AI generation is most effective when the creative constraint is explicit: audience, format, time limit, and desired action.
Design for Accessibility, Search, and Shareability
Reach is limited if people cannot read, find, or share your presentation comfortably.
Make the deck readable in more environments
Accessibility is not only a compliance issue; it is a reach issue. People may view your deck on a projector, laptop, mobile screen, or compressed PDF preview. The Web Content Accessibility Guidelines from W3C specify a minimum contrast ratio of 4.5:1 for normal text, which is a useful baseline for slide readability.
Use large type, strong contrast, short headlines, and alt text for exported images where the platform supports it. Avoid placing essential details only inside tiny chart labels. If the chart is important, summarize the takeaway in a visible caption.
Prepare assets for search and sharing
Google Search Central’s image guidance emphasizes descriptive file names and alt text because search systems need context. The same principle applies to public decks and downloadable PDFs: titles, section headings, captions, and metadata help people understand and rediscover your content.
- Use a specific deck title, not “final_v7.”
- Write slide headlines as takeaways, not labels.
- Add descriptive captions to complex visuals.
- Export a PDF version for easy forwarding.
- Create a short summary for email or social posts.
Measure Which Version Actually Expanded Reach
Measurement keeps repurposing from becoming busywork.
Track practical signals
You do not need a complex analytics stack to learn which presentation version works.
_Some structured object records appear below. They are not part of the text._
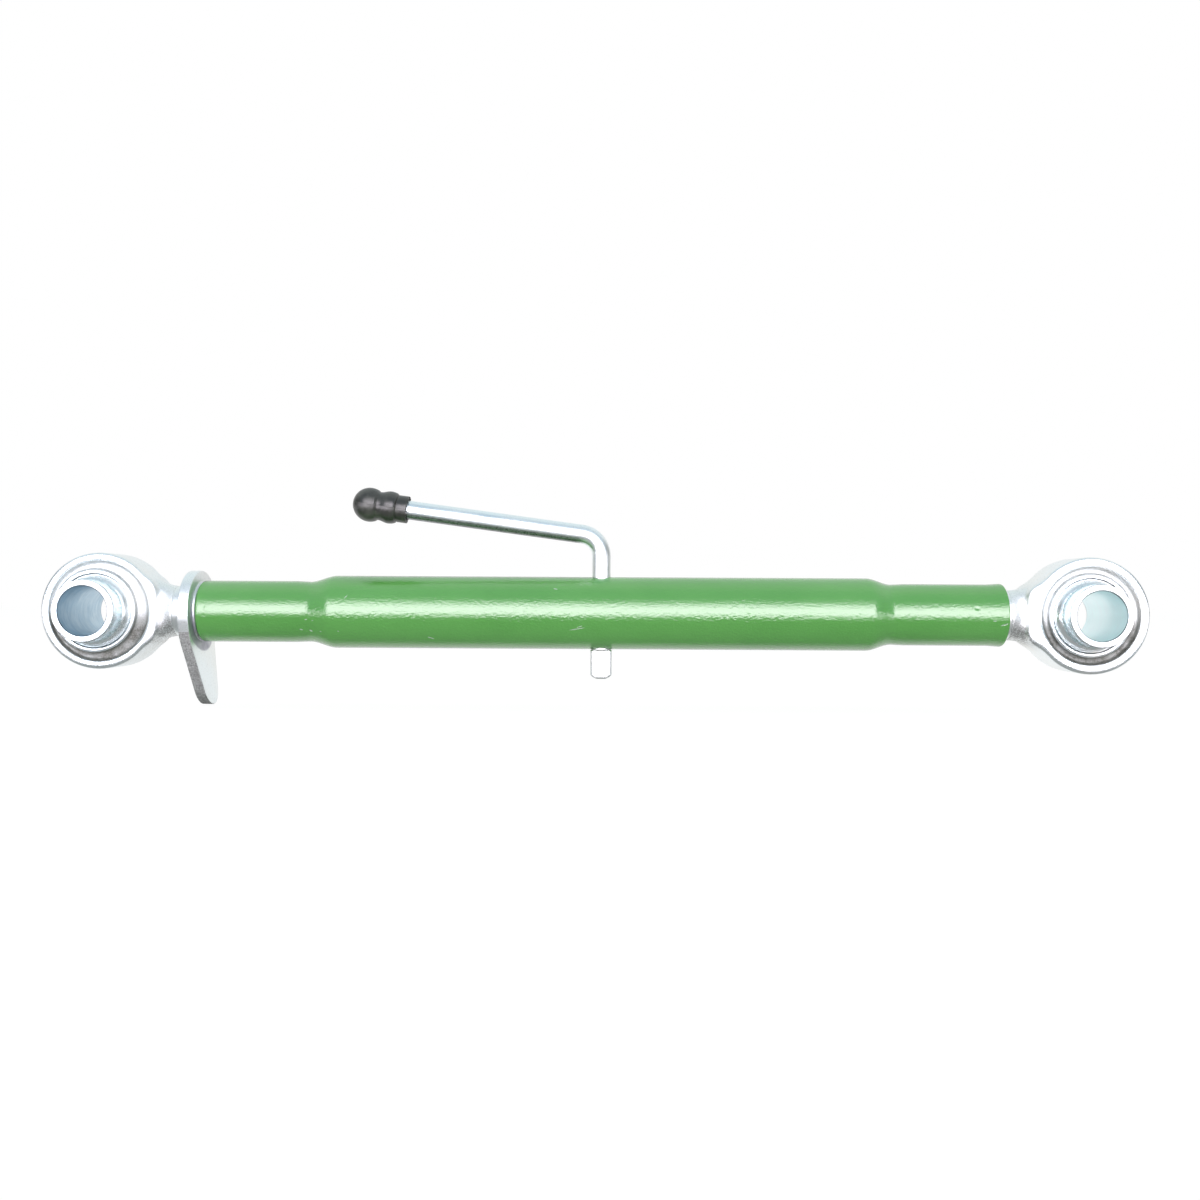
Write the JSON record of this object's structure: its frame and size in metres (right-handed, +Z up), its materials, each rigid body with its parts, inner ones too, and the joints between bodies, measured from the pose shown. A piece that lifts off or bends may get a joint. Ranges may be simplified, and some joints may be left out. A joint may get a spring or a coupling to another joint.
{
  "type": "tractor top link",
  "caption": "Adjustable top link with a green barrel tube, opposite-handed threaded ball ends, a lever lock nut and a bent turning handle with a rubber grip.",
  "frame": {"origin": "centre of the tractor end's ball, on its pin bore's axis", "axes": "+X along the link to the implement end's ball, +Y along both pin bores, away from the picture's camera, +Z up"},
  "size_m": [0.5785, 0.051, 0.1156],
  "materials": {
    "green_paint": "gloss enamel over steel tube",
    "zinc_plated_steel": "bright zinc plate with a pale blue tint",
    "black_rubber": "moulded, slightly shiny"
  },
  "bodies": {
    "tube": {"barrel_tube": "green_paint"},
    "tractor_end": {"tractor_eye": "zinc_plated_steel", "tractor_screw": "zinc_plated_steel"},
    "tractor_ball": {"tractor_ball": "zinc_plated_steel"},
    "implement_end": {"implement_eye": "zinc_plated_steel", "implement_screw": "zinc_plated_steel"},
    "implement_ball": {"implement_ball": "zinc_plated_steel"},
    "lock_nut": {"lock_nut": "zinc_plated_steel"},
    "handle": {"handle_bar": "zinc_plated_steel", "handle_grip": "black_rubber"}
  },
  "joints": [
    {"name": "tractor_screw_out", "type": "slide", "parent": "tube", "child": "tractor_end", "axis": [-1, 0, 0], "range_m": [0, 0.105]},
    {"name": "implement_screw_out", "type": "slide", "parent": "tube", "child": "implement_end", "axis": [1, 0, 0], "range_m": [0, 0.105]},
    {"name": "tractor_ball_sway", "type": "hinge", "parent": "tractor_end", "child": "tractor_ball", "pos_m": [0, 0, 0], "axis": [0, 0, 1], "range_deg": [-12, 12]},
    {"name": "implement_ball_sway", "type": "hinge", "parent": "implement_end", "child": "implement_ball", "pos_m": [0.52, 0, 0], "axis": [0, 0, 1], "range_deg": [-12, 12]},
    {"name": "lock_nut_turn", "type": "hinge", "parent": "tube", "child": "lock_nut", "pos_m": [0.05, 0, 0], "axis": [1, 0, 0], "continuous": true},
    {"name": "handle_swing", "type": "hinge", "parent": "tube", "child": "handle", "pos_m": [0.26555, 0, 0], "axis": [0, 0, 1], "continuous": true}
  ],
  "couplings": [
    {"joint": "implement_screw_out", "follows": "tractor_screw_out", "ratio": 1}
  ]
}
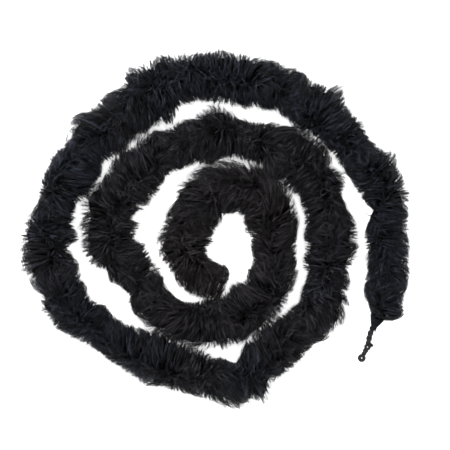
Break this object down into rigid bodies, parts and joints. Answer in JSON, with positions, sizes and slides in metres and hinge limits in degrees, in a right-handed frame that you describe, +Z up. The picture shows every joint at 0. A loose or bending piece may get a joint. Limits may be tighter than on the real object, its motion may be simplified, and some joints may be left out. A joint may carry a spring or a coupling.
{
  "type": "feather boa",
  "caption": "Fluffy black marabou boa laid flat in a loose spiral, with a bare twisted cord tail that ends in a small eye.",
  "frame": {"origin": "on the table, under the middle of the box round the laid spiral", "axes": "+Z up off the table; +X along the spiral's longer side, towards the side where the bare tail lies; +Y away from the tail's tip"},
  "size_m": [0.38, 0.3416, 0.037],
  "materials": {
    "marabou_plumes": "soft fluffy down, near black with a faint blue-grey sheen",
    "twisted_cord": "matte twisted cotton, charcoal black",
    "winding_thread": "matte sewing thread, wound tight"
  },
  "bodies": {
    "coil": {"plume_group_04": "marabou_plumes", "plume_group_05": "marabou_plumes", "plume_group_06": "marabou_plumes", "plume_group_07": "marabou_plumes", "plume_group_08": "marabou_plumes", "plume_group_09": "marabou_plumes", "plume_group_10": "marabou_plumes", "plume_group_11": "marabou_plumes", "plume_group_12": "marabou_plumes", "plume_group_13": "marabou_plumes", "plume_group_14": "marabou_plumes", "plume_group_15": "marabou_plumes", "plume_group_16": "marabou_plumes", "plume_group_17": "marabou_plumes", "plume_group_18": "marabou_plumes", "plume_group_19": "marabou_plumes", "plume_group_20": "marabou_plumes", "plume_group_21": "marabou_plumes", "plume_group_22": "marabou_plumes", "plume_group_23": "marabou_plumes", "plume_group_24": "marabou_plumes", "plume_group_25": "marabou_plumes", "plume_group_26": "marabou_plumes", "plume_group_27": "marabou_plumes", "plume_group_28": "marabou_plumes", "plume_group_29": "marabou_plumes", "plume_group_30": "marabou_plumes", "plume_group_31": "marabou_plumes", "plume_group_32": "marabou_plumes", "plume_group_33": "marabou_plumes", "plume_group_34": "marabou_plumes", "plume_group_35": "marabou_plumes", "plume_group_36": "marabou_plumes", "plume_group_37": "marabou_plumes", "plume_group_38": "marabou_plumes", "plume_group_39": "marabou_plumes", "plume_group_40": "marabou_plumes", "coil_upper_ply": "twisted_cord", "coil_lower_ply": "twisted_cord"},
    "inner_end": {"plume_group_01": "marabou_plumes", "plume_group_02": "marabou_plumes", "plume_group_03": "marabou_plumes", "inner_end_upper_ply": "twisted_cord", "inner_end_lower_ply": "twisted_cord", "stop_knot": "twisted_cord"},
    "outer_turn": {"plume_group_41": "marabou_plumes", "plume_group_42": "marabou_plumes", "outer_turn_upper_ply": "twisted_cord", "outer_turn_lower_ply": "twisted_cord"},
    "free_end": {"plume_group_43": "marabou_plumes", "plume_group_44": "marabou_plumes", "free_end_upper_ply": "twisted_cord", "free_end_lower_ply": "twisted_cord", "neck_winding": "winding_thread"},
    "tail": {"upper_tail_cord": "twisted_cord", "second_eye": "twisted_cord", "cord_tag": "twisted_cord", "lower_tail_cord": "twisted_cord", "end_eye": "twisted_cord"}
  },
  "joints": [
    {"name": "inner_end_bend", "type": "hinge", "parent": "coil", "child": "inner_end", "pos_m": [-0.0305, 0.001, 0.016], "axis": [0, 0, 1], "range_deg": [0, 20]},
    {"name": "outer_bend", "type": "hinge", "parent": "coil", "child": "outer_turn", "pos_m": [0.115, 0.1025, 0.016], "axis": [0, 0, 1], "range_deg": [0, 35]},
    {"name": "end_bend", "type": "hinge", "parent": "outer_turn", "child": "free_end", "pos_m": [0.164, 0.0195, 0.016], "axis": [0, 0, 1], "range_deg": [-6, 35]},
    {"name": "tail_swing", "type": "hinge", "parent": "free_end", "child": "tail", "pos_m": [0.1574, -0.09574, 0.01136], "axis": [0, 0, 1], "range_deg": [-35, 35]}
  ]
}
Start with observable signals: meeting follow-up replies, webinar attendance, PDF downloads, sales call progression, social saves, or internal adoption. The right metric depends on the deck’s job.
For a campaign deck, compare the executive summary against the full version. If the shorter deck drives more replies but fewer qualified conversations, it may be useful as a first touch but weak as a decision document. That distinction helps you improve the next version instead of declaring one format “best.”
Use before-and-after review sessions
A simple review can be enough: keep the original deck, the AI-generated versions, and channel outcomes in one folder. After two weeks, review which version was opened, forwarded, presented, or quoted most often. This creates an internal benchmark based on your audience rather than generic advice.
- If people ask basic questions: add context slides or captions.
- If people drop before the call to action: shorten the middle section.
- If people forward the PDF: create a self-contained version with contact details.
- If social posts get saves but no leads: add a clearer next step.
Presentation AI Generator FAQ
These are the practical questions teams ask before building an AI-assisted presentation workflow.
Can a presentation AI generator replace a designer?
It can handle structure, first-draft layouts, repurposing, and visual consistency, but a designer is still valuable for brand systems, high-stakes creative direction, and complex data storytelling.
How do I keep AI-generated decks on brand?
Start with a short brand brief, define approved colors and fonts, reuse a core template, and review every generated version against a brand checklist before publishing or presenting.
What source material works best for AI presentation generation?
Clean briefs, outlines, reports, webinar transcripts, product notes, and campaign summaries work best. The stronger the source hierarchy, the better the resulting slide flow.
How many versions should I create for one campaign?
Create only the versions tied to real distribution channels: a live deck, an executive summary, a social carousel, a leave-behind PDF, and optionally a webinar version. More versions are useful only if you can measure them.